As I said earlier, I don't mind being wrong, as long as we can come to a common understanding.

To my mind, vague assertions that "there are no problems" simply doesn't take us forward in any meaningful way.

adyeths commented 5 years ago

From my reading of the manual, an osisRef is a type of osisID (and it is specified in the manual that any valid osisID is a valid osisRef). That's why it appears as a subtopic under osisID. And that's why I believe that grouping of the references is allowed and why I have orefs use grouping when processing references.

I did not just implement it without testing it. And if it had not worked I would not have continued working on orefs. I would have abandoned it and moved on long before now.

As for now, until someone with more knowledge of osis speaks up I will continue holding on any further updates to orefs. If it's clarified that I am correct then I will resume trying to improve orefs. If, on the other hand, I am wrong then any work on orefs would be pointless as I will never be able to make it split references apart without encountering major issues. And in that case I will move orefs and it's associated readme to an "unmaintained" folder and cease working on it altogether.

LAfricain commented 5 years ago

If it's clarified that I am correct then I will resume trying to improve orefs.
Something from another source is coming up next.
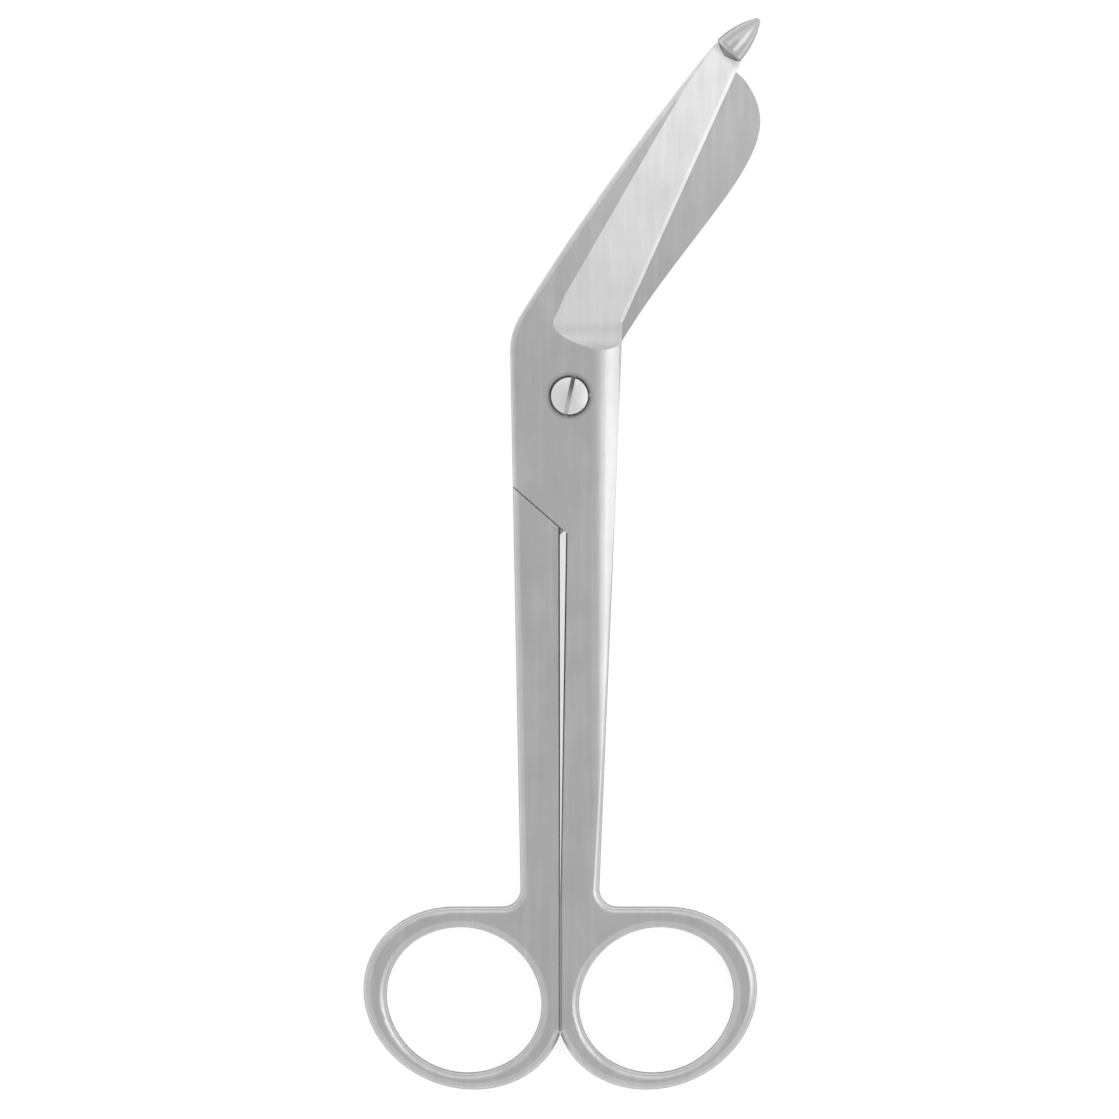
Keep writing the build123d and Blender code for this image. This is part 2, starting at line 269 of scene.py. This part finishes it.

For me it not very important to clarify it. It works! This is largely sufficient as an argument in "computer" science. It is rather if one day someone goes back a bug really incapacitating, it will be necessary to review the method. For me you can continue without fear to improve orefs. Moreover, I'm not really in favour of unnecessarily overwriting osis files with separate references. I find it counterproductive for the size of the modules. Especially when you see some texts with more than 27000 references!

DavidHaslam commented 5 years ago

@LAfricain

It's not yet apparent what "It works!" actually means when a single reference element contains an osisRef attribute with several separate OSIS references.

Setting aside for the sake of the argument those front-end apps that have a Preview feature for Notes (e.g. Xiphos and PocketSword, etc.), and focusing on front-ends that jump directly to the reference location, it must be obvious to all of us that a jump cannot simultaneously end up at multiple locations.

But what if something happens nonetheless?

Suppose SWORD does jump to the first location found in the osisRef attribute string? Wouldn't you be somewhat tempted to imagine that "everything works OK" unless you already knew that the invisible markup contained further locations?

This is why one should always be cautious about reported results of "testing" unless there is an agreed testing procedure that covers the very kind of case that we are discussing.

cf. My career was mostly as a Test Engineer, so I have a certain type of experience to bring to bear in my thinking about such matters.

We should not let considerations of OSIS file size have any bearing on this discussion.

LAfricain commented 5 years ago

The crossreferences in Bibletime on Android are not displayed. I don't know if it is not implemented or if it is an issue. (For the ndebele and swe1917 modules only).

DavidHaslam commented 5 years ago

Report that elsewhere after testing Bibletime Mini with released modules.

LAfricain commented 5 years ago

No, it is just to add something about test with the crossreferences.